Unser Jahreskreis ist ungebrochen und heute ähnlich wie damals
Es war die Zeit für Tatkraft, Kreativität und Begegnungen. Energie, Motivation und Handlungskraft stiegen spürbar, Ideen und Pläne konnten umgesetzt werden, und das Leben zeigte sich in seiner Fülle und Lebendigkeit. Das sehen wir jeden Tag, die Parks werden mit zunehmender Temperatur immer voller, Grillpartys nehmen zu und auch sonst sieht man die Menschen vermehrt im Freien und in Gruppen. Freunde, Familien, Festgesellschaften an jeder Ecke.
Für mich persönlich spüre ich diese Zeit als Einladung, aktiv zu werden, Neues zu schaffen und die Welt um mich herum zu gestalten. Die Energie des Sommers trägt mich, sie beflügelt Gedanken, stärkt den Willen und lässt Kreativität und Begegnungen in den Alltag fließen. Es zieht mich hinaus, so viele Kräuter wollen gesammelt werden, so viele Orte erkundet werden. Und wie einst die alten Kelten beginne auch ich Kräuter zu trocknen und für den Winter Vorräte, wie Räucherstoffe, Kräuterpestos und ähnliches anzulegen.
Die Jahreskreisfeste im Sommerhalbjahr
Beltane (1. Mai, Sonnenfest)
Beltane feiert die Fruchtbarkeit und das Wachstum in der Natur. Es ist eine Zeit, in der die Lebenskraft besonders stark spürbar ist, die Pflanzen in voller Blüte stehen und das Leben nach außen drängt. Das Sonnenfest betont die zunehmende Kraft der Sonne und die Energie des hellen, aktiven Halbjahres. Damals wie heute lädt Beltane dazu ein, Tatkraft, Kreativität und Begegnungen zu feiern und die eigene Lebenskraft bewusst zu ehren.
Litha (21. Juni, Sommersonnenwende, Sonnenfest)
Litha markiert den Höhepunkt der Sonnenkraft, das Licht erreicht seinen höchsten Stand. Es ist die Zeit der Fülle, der Lebenskraft und der maximalen Aktivität in Natur und Mensch. Als Sonnenfest zeigt Litha den Höhepunkt des hellen Halbjahres und macht die Kraft der Sonne und die Expansion allen Lebens sichtbar. Damals wie heute wird Litha genutzt, um Projekte, Ideen und Kreativität in voller Stärke zu manifestieren.
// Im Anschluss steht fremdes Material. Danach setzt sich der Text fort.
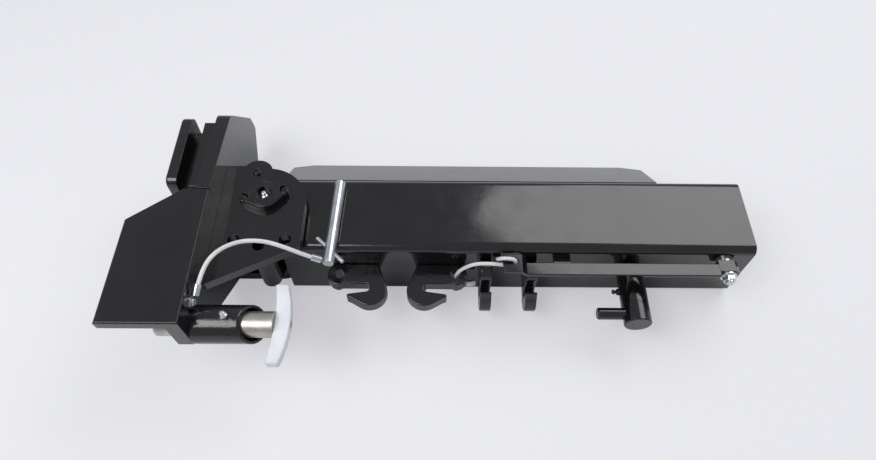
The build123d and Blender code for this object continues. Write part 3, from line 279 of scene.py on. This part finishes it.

Lughnasadh (1. August, Sonnenfest)
Lughnasadh ist das Erntefest, die Zeit des Dankes für die Fülle der Natur. Die Früchte der Arbeit in Feld und Garten werden geerntet, geteilt und gefeiert. Als Sonnenfest verbindet Lughnasadh den Menschen mit dem Rhythmus der Sonne und der zyklischen Kraft des Wachstums. Es ist eine Zeit, um Erfolge zu würdigen, Fülle zu teilen und die sichtbare Manifestation der Sommerkraft zu achten.
Mabon (21.–24. September, Herbst-Tagundnachtgleiche, Sonnenfest)
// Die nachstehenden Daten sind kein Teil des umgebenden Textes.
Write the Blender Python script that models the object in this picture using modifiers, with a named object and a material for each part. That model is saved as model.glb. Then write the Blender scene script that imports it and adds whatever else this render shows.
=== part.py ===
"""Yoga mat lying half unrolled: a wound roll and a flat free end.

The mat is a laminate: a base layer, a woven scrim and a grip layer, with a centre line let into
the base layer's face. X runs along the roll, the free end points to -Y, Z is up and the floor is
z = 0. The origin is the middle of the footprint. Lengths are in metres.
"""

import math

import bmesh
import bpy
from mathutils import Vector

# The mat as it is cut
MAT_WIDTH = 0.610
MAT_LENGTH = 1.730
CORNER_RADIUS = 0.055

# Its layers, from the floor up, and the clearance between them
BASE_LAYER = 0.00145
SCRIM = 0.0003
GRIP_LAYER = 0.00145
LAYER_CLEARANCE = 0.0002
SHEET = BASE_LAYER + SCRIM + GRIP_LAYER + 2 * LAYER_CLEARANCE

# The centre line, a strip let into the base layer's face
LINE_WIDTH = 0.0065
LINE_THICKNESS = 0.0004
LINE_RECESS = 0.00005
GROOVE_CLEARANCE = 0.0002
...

Mabon steht für die Balance von Licht und Dunkelheit, den Abschluss der Erntezeit und den Dank für alles, was gewachsen ist. Es ist das letzte Fest im Sommerhalbjahr. Das Fest symbolisiert die harmonische Wendung der Sonnenkraft, während die Tage wieder kürzer werden. Als Sonnenfest macht Mabon sichtbar, dass nach der Fülle der Sommerzeit der Rückzug in Ruhe und Sammlung bevorsteht. Damals wie heute dient es der Reflexion, dem Dank und der bewussten Vorbereitung auf die dunklere Jahreszeit.
Übergang vom Sommer- ins Winterhalbjahr
Wenn das Sommerhalbjahr sich dem Ende zuneigte und die Sonne wieder abnahm, begann der Übergang in das Winterhalbjahr. Die Tage wurden kürzer, die Natur zog sich zurück, und die Lebenskraft floss in die Tiefe. Dies war die Zeit der Reflexion und des Loslassens, in der die Menschen sich auf Ruhe, Innenschau und Sammlung der Kräfte besannen.
Für die Kelten war dies eine Phase der Balance zwischen Aktivität und Ruhe, zwischen Leben und Tod, zwischen Sichtbarem und Verborgenem. Transformation und energetische Arbeit standen im Mittelpunkt, um vorbereitet zu sein auf die dunkle, stille Jahreszeit.
Dann begann alles wieder von vorne und das Rad dreht sich noch heute kontinuierlich im Sinne des Jahreskreises.